LISTED RECORDS -
BEGIN
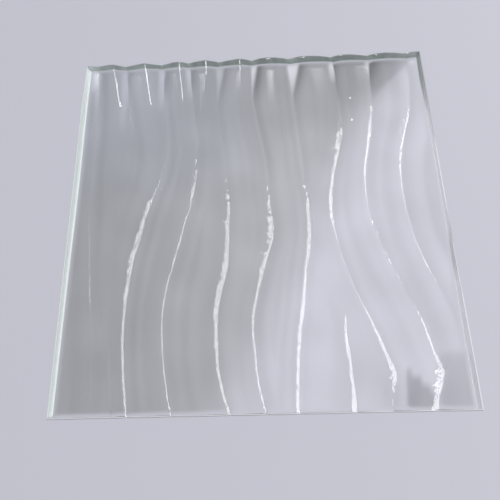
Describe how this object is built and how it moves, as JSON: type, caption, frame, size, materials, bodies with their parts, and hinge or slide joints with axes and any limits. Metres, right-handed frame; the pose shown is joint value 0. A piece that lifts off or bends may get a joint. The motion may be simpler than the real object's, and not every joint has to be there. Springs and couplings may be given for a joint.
{
  "type": "fused glass panel",
  "caption": "Square of clear fused glass with a flat back, cut edges and a face of long meandering waves parted by sharp grooves; a sample, tile or small pane.",
  "frame": {"origin": "centre of the flat back, which lies on the floor", "axes": "+Z out of the waved face, +Y along the waves, +X across them to the right as seen from above"},
  "size_m": [0.15, 0.15, 0.0069],
  "materials": {
    "clear_glass": "clear, fire-polished, faintly green at the cut edges"
  },
  "bodies": {
    "root": {"glass_panel": "clear_glass"}
  },
  "joints": []
}
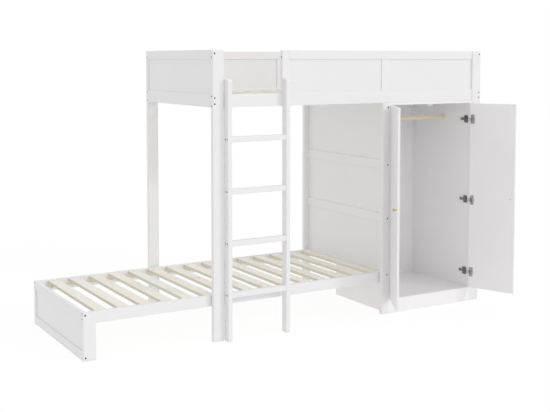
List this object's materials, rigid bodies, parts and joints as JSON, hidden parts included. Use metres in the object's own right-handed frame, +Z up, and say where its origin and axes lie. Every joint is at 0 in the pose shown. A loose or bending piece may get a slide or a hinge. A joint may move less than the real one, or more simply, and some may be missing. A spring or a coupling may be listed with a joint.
{
  "type": "bunk bed",
  "caption": "Loft bed with guards over a lower bed that runs out from under it, with a panelled frame, a two-door wardrobe under one half and a straight ladder.",
  "frame": {"origin": "centre of the foot of the loft's front left post, on the floor", "axes": "+Z up, +X to the right along both beds, +Y from the front to the back"},
  "size_m": [2.9351, 1.307, 1.74],
  "materials": {
    "painted_wood": "white satin paint over pine",
    "painted_board": "white satin lacquer on board",
    "painted_back_panel": "white foil on thin board",
    "bare_pine": "planed pine, unpainted",
    "rod_wood": "clear lacquered wood",
    "white_plastic": "moulded, matt",
    "brass_knob": "brushed brass colour",
    "zinc_plate": "zinc plated",
    "hinge_cup_steel": "nickel plated, dull",
    "dark_hinge_steel": "dark nickel plated",
    "dark_bolt_steel": "black oxide"
  },
  "bodies": {
    "bed": {"loft_post_front_left": "painted_wood", "loft_post_front_right": "painted_wood", "loft_post_back_left": "painted_wood", "loft_post_back_right": "painted_wood", "left_end_top_rail": "painted_wood", "left_end_bottom_rail": "painted_wood", "left_end_panel": "painted_wood", "right_end_top_rail": "painted_wood", "right_end_bottom_rail": "painted_wood", "right_end_panel": "painted_wood", "front_side_rail": "painted_wood", "back_side_rail": "painted_wood", "front_guard_top_rail": "painted_wood", "front_guard_stiles": "painted_wood", "front_guard_panels": "painted_wood", "back_guard_top_rail": "painted_wood", "back_guard_stile": "painted_wood", "back_guard_panels": "painted_wood", "loft_ledgers": "bare_pine", "loft_slats": "bare_pine", "footboard_leg_front": "painted_wood", "footboard_leg_back": "painted_wood", "footboard_top_rail": "painted_wood", "footboard_bottom_rail": "painted_wood", "footboard_panel": "painted_wood", "lower_side_rail_front": "painted_wood", "lower_side_rail_back": "painted_wood", "lower_ledgers": "bare_pine", "lower_slats": "bare_pine", "frame_post_front": "painted_wood", "frame_post_back": "painted_wood", "frame_rails": "painted_wood", "frame_panels": "painted_wood", "wardrobe_side_left": "painted_board", "wardrobe_side_right": "painted_board", "wardrobe_top": "painted_board", "wardrobe_floor": "painted_board", "wardrobe_back": "painted_back_panel", "wardrobe_plinth": "painted_board", "hanging_rod": "rod_wood", "rod_sockets": "white_plastic", "door_catch": "white_plastic", "left_hinge_arms": "dark_hinge_steel", "right_hinge_arms": "dark_hinge_steel", "ladder_stile_left": "painted_wood", "ladder_stile_right": "painted_wood", "ladder_rungs": "painted_wood", "connector_bolts": "dark_bolt_steel", "barrel_nuts": "zinc_plate", "slat_screws": "zinc_plate"},
    "left_door_body": {"left_door": "painted_board", "left_door_knob": "brass_knob", "left_door_strike": "zinc_plate", "left_hinge_cups": "hinge_cup_steel"},
    "right_door_body": {"right_door": "painted_board", "right_door_knob": "brass_knob", "right_door_strike": "zinc_plate", "right_hinge_cups": "hinge_cup_steel"},
    "left_links": {"left_hinge_links": "dark_hinge_steel"},
    "right_links": {"right_hinge_links": "dark_hinge_steel"}
  },
  "joints": [
    {"name": "left_door_hinge", "type": "hinge", "parent": "bed", "child": "left_door_body", "pos_m": [1.27475, -0.0122, 0.712], "axis": [0, 0, 1], "range_deg": [0, 120]},
    {"name": "right_door_hinge", "type": "hinge", "parent": "bed", "child": "right_door_body", "pos_m": [1.95725, -0.0122, 0.712], "axis": [0, 0, 1], "range_deg": [-112, 8]},
    {"name": "left_link_pins", "type": "hinge", "parent": "bed", "child": "left_links", "pos_m": [1.306, -0.0086, 0.712], "axis": [0, 0, 1], "range_deg": [0, 213.7]},
    {"name": "right_link_pins", "type": "hinge", "parent": "bed", "child": "right_links", "pos_m": [1.926, -0.0086, 0.712], "axis": [0, 0, 1], "range_deg": [-199.4, 14.3]}
  ],
  "couplings": [
    {"joint": "left_link_pins", "follows": "left_door_hinge", "ratio": 1.78},
    {"joint": "right_link_pins", "follows": "right_door_hinge", "ratio": 1.78}
  ]
}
END
GIVEN REQUEST - Faithfully copy every entry, leaving nothing out.

WORKED SOLUTION -
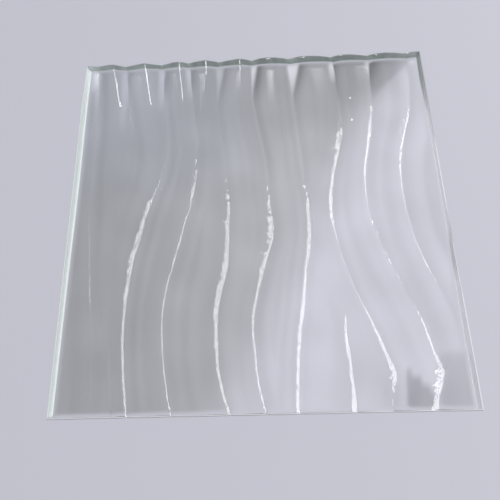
Describe how this object is built and how it moves, as JSON: type, caption, frame, size, materials, bodies with their parts, and hinge or slide joints with axes and any limits. Metres, right-handed frame; the pose shown is joint value 0. A piece that lifts off or bends may get a joint. The motion may be simpler than the real object's, and not every joint has to be there. Springs and couplings may be given for a joint.
{
  "type": "fused glass panel",
  "caption": "Square of clear fused glass with a flat back, cut edges and a face of long meandering waves parted by sharp grooves; a sample, tile or small pane.",
  "frame": {"origin": "centre of the flat back, which lies on the floor", "axes": "+Z out of the waved face, +Y along the waves, +X across them to the right as seen from above"},
  "size_m": [0.15, 0.15, 0.0069],
  "materials": {
    "clear_glass": "clear, fire-polished, faintly green at the cut edges"
  },
  "bodies": {
    "root": {"glass_panel": "clear_glass"}
  },
  "joints": []
}
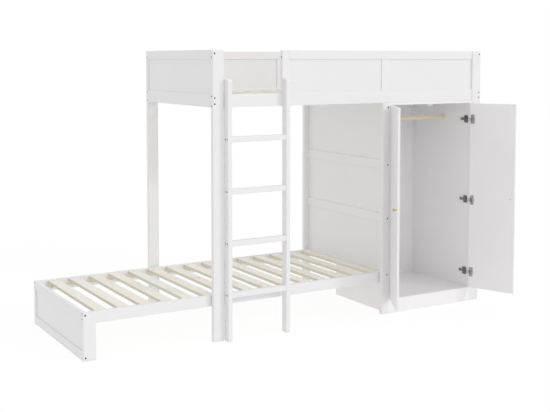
List this object's materials, rigid bodies, parts and joints as JSON, hidden parts included. Use metres in the object's own right-handed frame, +Z up, and say where its origin and axes lie. Every joint is at 0 in the pose shown. A loose or bending piece may get a slide or a hinge. A joint may move less than the real one, or more simply, and some may be missing. A spring or a coupling may be listed with a joint.
{
  "type": "bunk bed",
  "caption": "Loft bed with guards over a lower bed that runs out from under it, with a panelled frame, a two-door wardrobe under one half and a straight ladder.",
  "frame": {"origin": "centre of the foot of the loft's front left post, on the floor", "axes": "+Z up, +X to the right along both beds, +Y from the front to the back"},
  "size_m": [2.9351, 1.307, 1.74],
  "materials": {
    "painted_wood": "white satin paint over pine",
    "painted_board": "white satin lacquer on board",
    "painted_back_panel": "white foil on thin board",
    "bare_pine": "planed pine, unpainted",
    "rod_wood": "clear lacquered wood",
    "white_plastic": "moulded, matt",
    "brass_knob": "brushed brass colour",
    "zinc_plate": "zinc plated",
    "hinge_cup_steel": "nickel plated, dull",
    "dark_hinge_steel": "dark nickel plated",
    "dark_bolt_steel": "black oxide"
  },
  "bodies": {
    "bed": {"loft_post_front_left": "painted_wood", "loft_post_front_right": "painted_wood", "loft_post_back_left": "painted_wood", "loft_post_back_right": "painted_wood", "left_end_top_rail": "painted_wood", "left_end_bottom_rail": "painted_wood", "left_end_panel": "painted_wood", "right_end_top_rail": "painted_wood", "right_end_bottom_rail": "painted_wood", "right_end_panel": "painted_wood", "front_side_rail": "painted_wood", "back_side_rail": "painted_wood", "front_guard_top_rail": "painted_wood", "front_guard_stiles": "painted_wood", "front_guard_panels": "painted_wood", "back_guard_top_rail": "painted_wood", "back_guard_stile": "painted_wood", "back_guard_panels": "painted_wood", "loft_ledgers": "bare_pine", "loft_slats": "bare_pine", "footboard_leg_front": "painted_wood", "footboard_leg_back": "painted_wood", "footboard_top_rail": "painted_wood", "footboard_bottom_rail": "painted_wood", "footboard_panel": "painted_wood", "lower_side_rail_front": "painted_wood", "lower_side_rail_back": "painted_wood", "lower_ledgers": "bare_pine", "lower_slats": "bare_pine", "frame_post_front": "painted_wood", "frame_post_back": "painted_wood", "frame_rails": "painted_wood", "frame_panels": "painted_wood", "wardrobe_side_left": "painted_board", "wardrobe_side_right": "painted_board", "wardrobe_top": "painted_board", "wardrobe_floor": "painted_board", "wardrobe_back": "painted_back_panel", "wardrobe_plinth": "painted_board", "hanging_rod": "rod_wood", "rod_sockets": "white_plastic", "door_catch": "white_plastic", "left_hinge_arms": "dark_hinge_steel", "right_hinge_arms": "dark_hinge_steel", "ladder_stile_left": "painted_wood", "ladder_stile_right": "painted_wood", "ladder_rungs": "painted_wood", "connector_bolts": "dark_bolt_steel", "barrel_nuts": "zinc_plate", "slat_screws": "zinc_plate"},
    "left_door_body": {"left_door": "painted_board", "left_door_knob": "brass_knob", "left_door_strike": "zinc_plate", "left_hinge_cups": "hinge_cup_steel"},
    "right_door_body": {"right_door": "painted_board", "right_door_knob": "brass_knob", "right_door_strike": "zinc_plate", "right_hinge_cups": "hinge_cup_steel"},
    "left_links": {"left_hinge_links": "dark_hinge_steel"},
    "right_links": {"right_hinge_links": "dark_hinge_steel"}
  },
  "joints": [
    {"name": "left_door_hinge", "type": "hinge", "parent": "bed", "child": "left_door_body", "pos_m": [1.27475, -0.0122, 0.712], "axis": [0, 0, 1], "range_deg": [0, 120]},
    {"name": "right_door_hinge", "type": "hinge", "parent": "bed", "child": "right_door_body", "pos_m": [1.95725, -0.0122, 0.712], "axis": [0, 0, 1], "range_deg": [-112, 8]},
    {"name": "left_link_pins", "type": "hinge", "parent": "bed", "child": "left_links", "pos_m": [1.306, -0.0086, 0.712], "axis": [0, 0, 1], "range_deg": [0, 213.7]},
    {"name": "right_link_pins", "type": "hinge", "parent": "bed", "child": "right_links", "pos_m": [1.926, -0.0086, 0.712], "axis": [0, 0, 1], "range_deg": [-199.4, 14.3]}
  ],
  "couplings": [
    {"joint": "left_link_pins", "follows": "left_door_hinge", "ratio": 1.78},
    {"joint": "right_link_pins", "follows": "right_door_hinge", "ratio": 1.78}
  ]
}